■ WHAT THIS TASK INVOLVES
Give all of the lines again exactly as they read.

[3D code data]
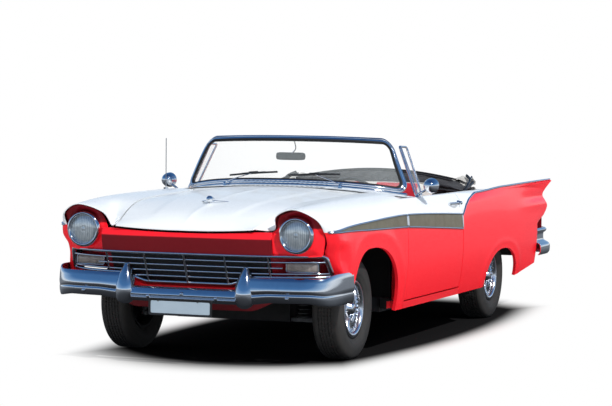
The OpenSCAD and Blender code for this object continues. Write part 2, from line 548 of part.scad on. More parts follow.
// Floor: cabin floor with its tunnel, sills, rear seat pan, trunk floor and wheel houses.
trunk_floor_z = 600;
sill_in = 790;
seat_pan_z = 480;
y_pan = y_ra - 830;
y_trunk = y_ra - 360;
house_r = 400;
trunk_floor_x = bw - 120;
well_z = 965;
y_rear_panel = y_tail - 187;
y_firewall = y_fender_end + panel_gap;
module floor() {
    f = floor_z;
    b = floor_z - floor_t;
    color("#7b1a20") {
        along_y(y_firewall, y_pan) polygon([[-sill_in, b], [-sill_in, f], [-190, f], [-150, f + 150],
            [150, f + 150],
            [190, f], [sill_in, f], [sill_in, b], [180, b], [142, f + 140], [-142, f + 140], [-180, b]]);
        both_sides() along_y(y_firewall - 60, y_pan) polygon([[sill_in, sill_z], [sill_in + 48, sill_z],
            [sill_in + 48, f], [sill_in, f]]);
        both_sides() along_y(y_quarter_start, y_pan + floor_t) polygon([[sill_in + 48, sill_z],
            [door_in_x - seat_gap, sill_z],
            [door_in_x - seat_gap, f], [sill_in + 48, f]]);
        both_sides() along_y(y_door_front, y_door_rear) polygon([[sill_in + 48, sill_z], [bw - 40, sill_z],
            [bw - 33, door_bottom_z - panel_gap], [sill_in + 48, door_bottom_z - panel_gap]]);
        difference() {
            along_x(-door_in_x + 1, door_in_x - 1) polygon([[y_pan, b], [y_pan, seat_pan_z],
                [y_trunk, seat_pan_z],
                [y_trunk, seat_pan_z - floor_t], [y_pan + floor_t, seat_pan_z - floor_t],
                    [y_pan + floor_t, b]]);
            along_y(y_pan - 1, y_pan + floor_t + 1) polygon([[-180, b - 1], [-142, f + 100],
                [142, f + 100], [180, b - 1]]);
        }
        along_x(-622, 622) polygon([[y_trunk - floor_t, seat_pan_z - floor_t],
            [y_trunk - floor_t, trunk_floor_z], [y_rear_panel - seat_gap, trunk_floor_z],
            [y_rear_panel - seat_gap, trunk_floor_z - floor_t], [y_trunk, trunk_floor_z - floor_t],
                [y_trunk, seat_pan_z - floor_t]]);
        both_sides() along_x(622, trunk_floor_x) polygon([[y_ra + house_r - 10, trunk_floor_z],
            [y_rear_panel - seat_gap, trunk_floor_z],
            [y_rear_panel - seat_gap, trunk_floor_z - floor_t],
                [y_ra + house_r - 10, trunk_floor_z - floor_t]]);
        both_sides() {
            along_x(622, 920) polygon(concat(
                [for (a = [20:10:160]) [y_ra + house_r * cos(a), hub_z + house_r * sin(a)]],
                [for (a = [160:-10:20]) [y_ra + (house_r - 10) * cos(a),
                    hub_z + (house_r - 10) * sin(a)]]));
            along_x(622, 632) polygon([for (a = [20:10:160]) [y_ra + house_r * cos(a),
                hub_z + house_r * sin(a)]]);
        }
        along_x(-622, 622) polygon([[y_lid_front - 70, trunk_floor_z],
            [y_lid_front - 70, well_z - floor_t], [y_ra - 300, well_z - floor_t],
            [y_ra - 300, well_z], [y_lid_front - 60, well_z], [y_lid_front - 60, trunk_floor_z]]);
    }
}

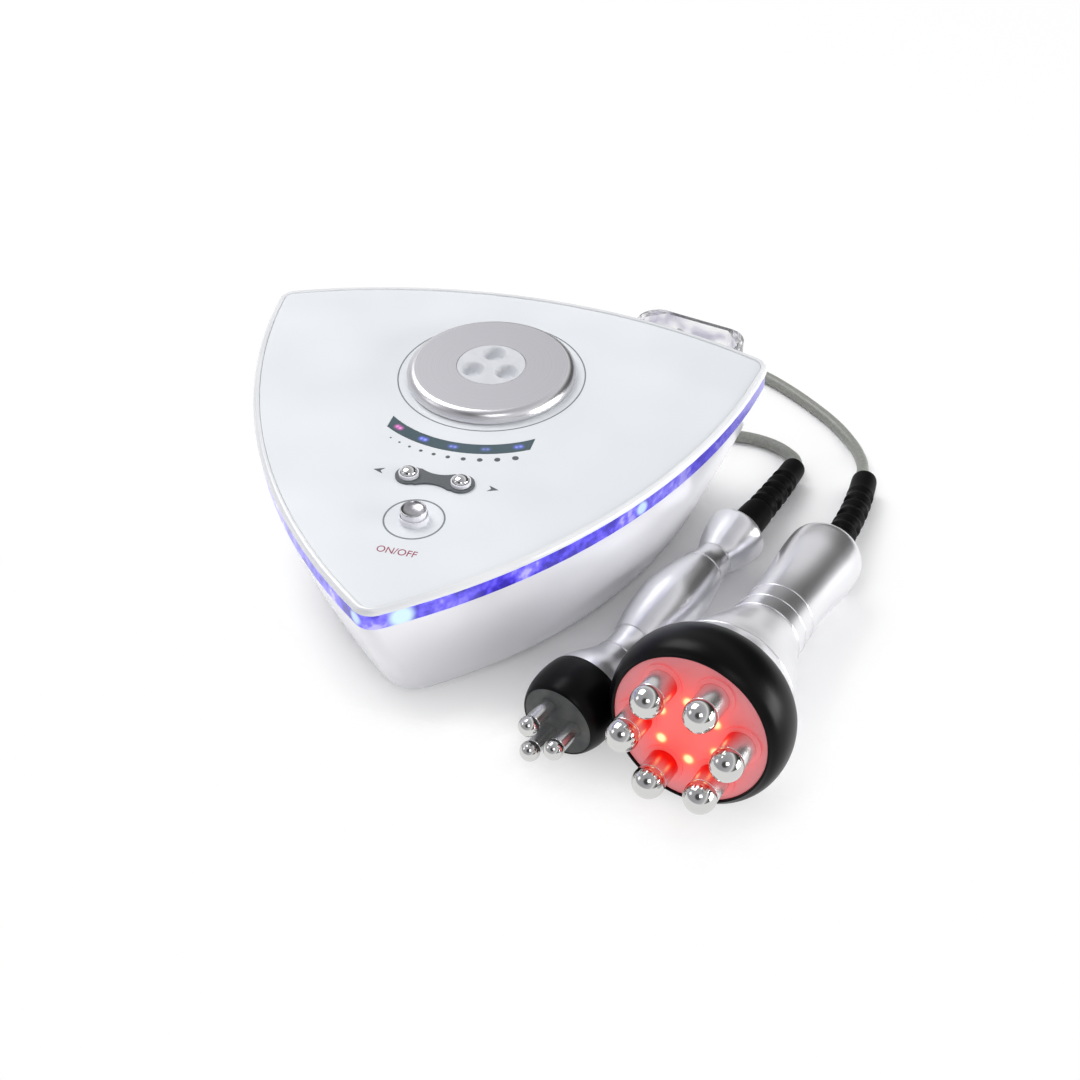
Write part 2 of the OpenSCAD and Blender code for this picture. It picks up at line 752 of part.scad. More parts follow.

■ ANSWER TO THIS TASK
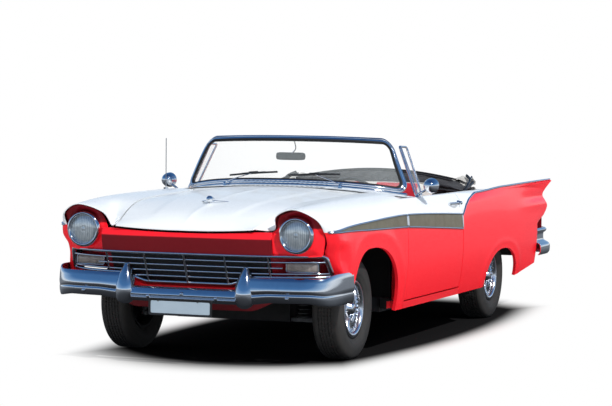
The OpenSCAD and Blender code for this object continues. Write part 2, from line 548 of part.scad on. More parts follow.
// Floor: cabin floor with its tunnel, sills, rear seat pan, trunk floor and wheel houses.
trunk_floor_z = 600;
sill_in = 790;
seat_pan_z = 480;
y_pan = y_ra - 830;
y_trunk = y_ra - 360;
house_r = 400;
trunk_floor_x = bw - 120;
well_z = 965;
y_rear_panel = y_tail - 187;
y_firewall = y_fender_end + panel_gap;
module floor() {
    f = floor_z;
    b = floor_z - floor_t;
    color("#7b1a20") {
        along_y(y_firewall, y_pan) polygon([[-sill_in, b], [-sill_in, f], [-190, f], [-150, f + 150],
            [150, f + 150],
            [190, f], [sill_in, f], [sill_in, b], [180, b], [142, f + 140], [-142, f + 140], [-180, b]]);
        both_sides() along_y(y_firewall - 60, y_pan) polygon([[sill_in, sill_z], [sill_in + 48, sill_z],
            [sill_in + 48, f], [sill_in, f]]);
        both_sides() along_y(y_quarter_start, y_pan + floor_t) polygon([[sill_in + 48, sill_z],
            [door_in_x - seat_gap, sill_z],
            [door_in_x - seat_gap, f], [sill_in + 48, f]]);
        both_sides() along_y(y_door_front, y_door_rear) polygon([[sill_in + 48, sill_z], [bw - 40, sill_z],
            [bw - 33, door_bottom_z - panel_gap], [sill_in + 48, door_bottom_z - panel_gap]]);
        difference() {
            along_x(-door_in_x + 1, door_in_x - 1) polygon([[y_pan, b], [y_pan, seat_pan_z],
                [y_trunk, seat_pan_z],
                [y_trunk, seat_pan_z - floor_t], [y_pan + floor_t, seat_pan_z - floor_t],
                    [y_pan + floor_t, b]]);
            along_y(y_pan - 1, y_pan + floor_t + 1) polygon([[-180, b - 1], [-142, f + 100],
                [142, f + 100], [180, b - 1]]);
        }
        along_x(-622, 622) polygon([[y_trunk - floor_t, seat_pan_z - floor_t],
            [y_trunk - floor_t, trunk_floor_z], [y_rear_panel - seat_gap, trunk_floor_z],
            [y_rear_panel - seat_gap, trunk_floor_z - floor_t], [y_trunk, trunk_floor_z - floor_t],
                [y_trunk, seat_pan_z - floor_t]]);
        both_sides() along_x(622, trunk_floor_x) polygon([[y_ra + house_r - 10, trunk_floor_z],
            [y_rear_panel - seat_gap, trunk_floor_z],
            [y_rear_panel - seat_gap, trunk_floor_z - floor_t],
                [y_ra + house_r - 10, trunk_floor_z - floor_t]]);
        both_sides() {
            along_x(622, 920) polygon(concat(
                [for (a = [20:10:160]) [y_ra + house_r * cos(a), hub_z + house_r * sin(a)]],
                [for (a = [160:-10:20]) [y_ra + (house_r - 10) * cos(a),
                    hub_z + (house_r - 10) * sin(a)]]));
            along_x(622, 632) polygon([for (a = [20:10:160]) [y_ra + house_r * cos(a),
                hub_z + house_r * sin(a)]]);
        }
        along_x(-622, 622) polygon([[y_lid_front - 70, trunk_floor_z],
            [y_lid_front - 70, well_z - floor_t], [y_ra - 300, well_z - floor_t],
            [y_ra - 300, well_z], [y_lid_front - 60, well_z], [y_lid_front - 60, trunk_floor_z]]);
    }
}

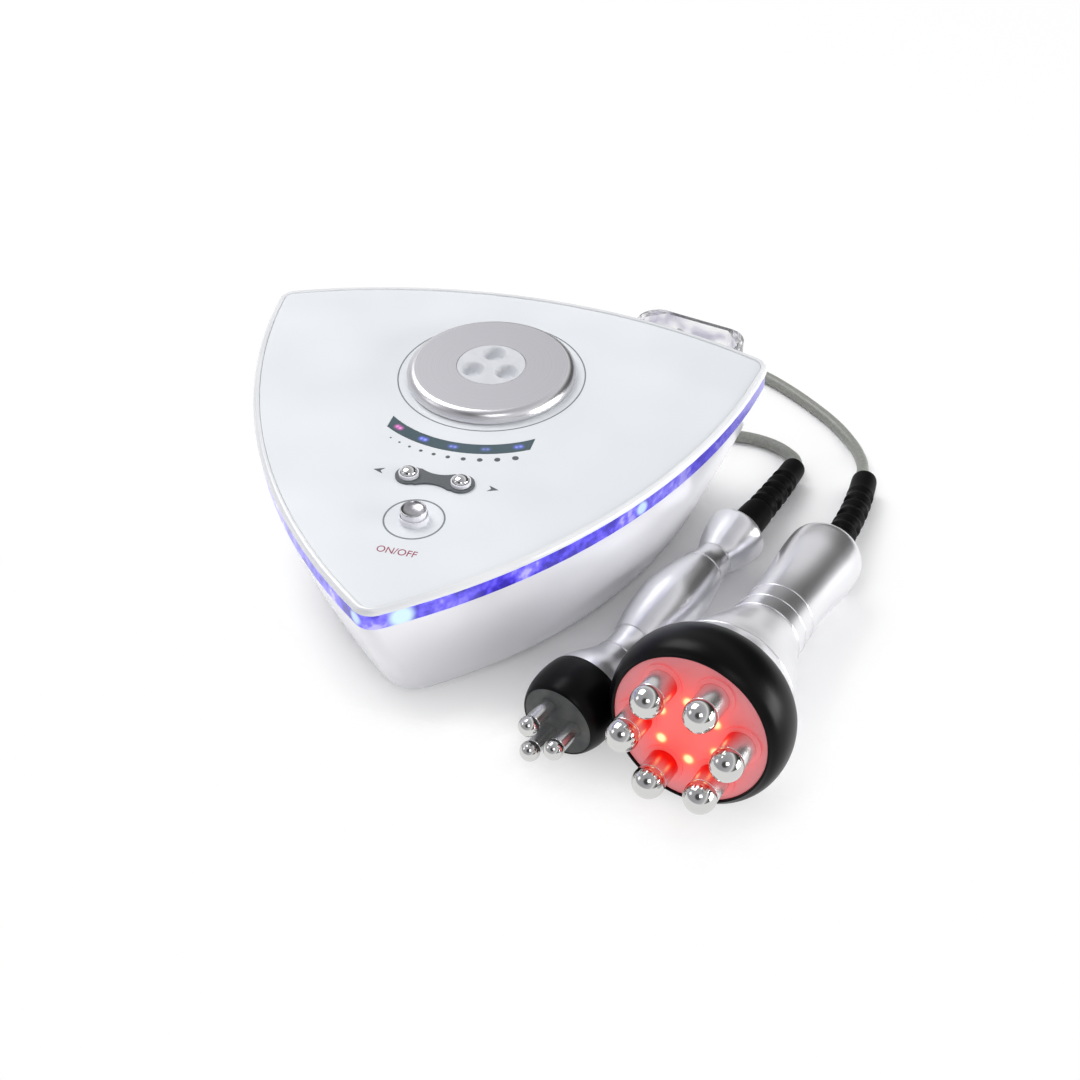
Write part 2 of the OpenSCAD and Blender code for this picture. It picks up at line 752 of part.scad. More parts follow.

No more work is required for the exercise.